A virus that cannot be controlled

by Iain Akerman

February 16, 2026

Seyoan Vela, chief creative officer at Livingroom, on why scam work has to be called out at every turn

Let me start by saying, scam is not what it used to be.

In the last two years, I’ve judged at Cannes, D&AD, the Loeries, and Adfest, and I can tell you firsthand that there is far less scam than there used to be. And when it does appear, it is far more likely to be called out than conspiratorially laughed about.

And that’s all that’s happened. A new generation and an evolved industry have been far more willing to call out publicly, and name and shame, the cheaters. Because that is what they are. 
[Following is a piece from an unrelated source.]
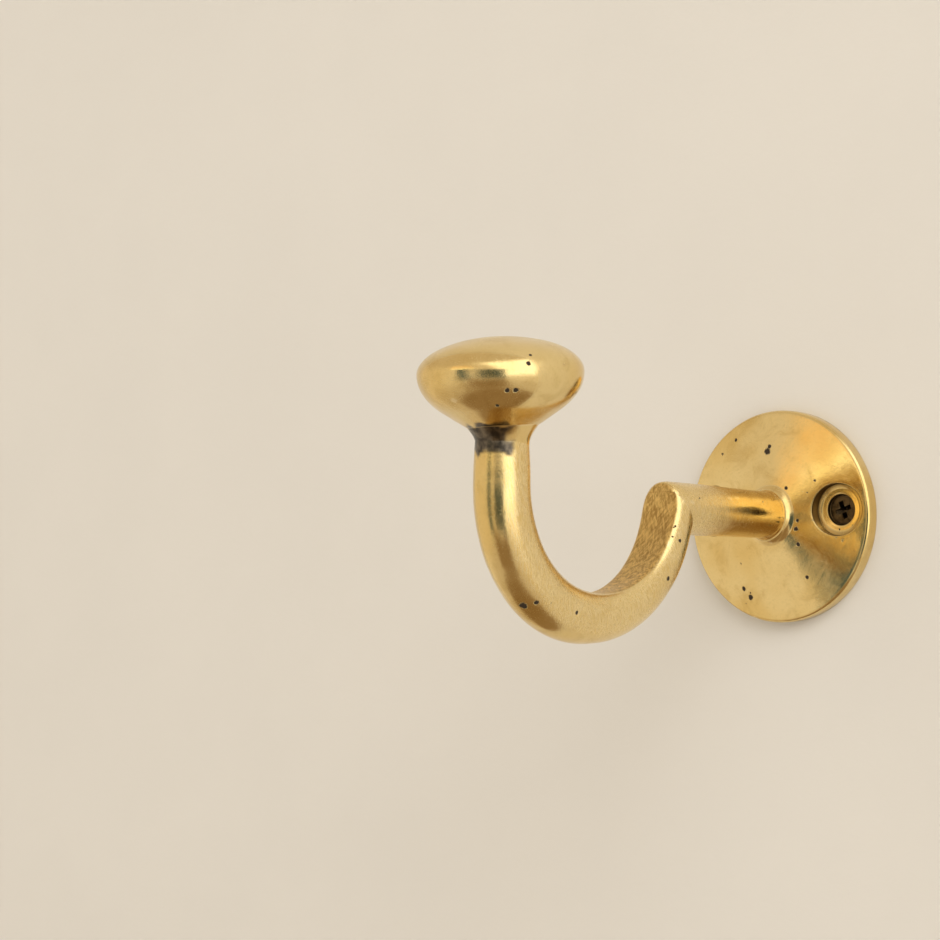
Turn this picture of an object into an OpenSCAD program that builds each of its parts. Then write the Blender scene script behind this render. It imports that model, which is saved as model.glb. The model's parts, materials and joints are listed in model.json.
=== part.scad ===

I remember when, after my first year in the Middle East, I was asked to write an article about my first impressions of Dubai Lynx. I ended by ironically saying: “The work is world-class, but the media planning and buying must be terrible because I’ve never seen any of it.”  That comment went down like a lead balloon and received criticism from all quarters. 

The historical reality is that Europe and the US never really did scam. Clients and colleagues just wouldn’t accept it. Neil French is credited with pioneering scam ads in Asia, comparing them to the equivalent of catwalk fashion. As a result, the Singapore ad scene took off. That approach heavily influenced agencies in the Middle East and South America, who were struggling to be seen on the global stage.

And, just as French ended up as the head of WPP, we have our own scammers in the region who, rather than being punished, were promoted. 

People who have entered work that never ran. Or for clients that don’t exist. Or claimed millions of views or faked PR articles. Who have claimed AI when it was done manually or claimed a technology that never worked in reality.

I mean, if you looked at the work that has won from the region in the last decade, you would think advertising had solved all of Lebanon’s social and political issues. Yet, the last time I looked, very little has changed.

Maybe it’s a sign of maturity that, year after year, there’s now less scam. Or advertising’s greater struggles have meant the holding companies have pulled back from the vanity of awards success to the real metrics of revenue and profit.

But in a region where even clients have been complicit, it is time that scam work was called out at every turn. It is not a harmless bit of fun. It can hold back careers and lead to unrealistic client expectations. It can promote the ineffective and ignore the hard workers. Like a virus that could no longer be controlled, it contributed to our demise and has ultimately helped put our industry on life support.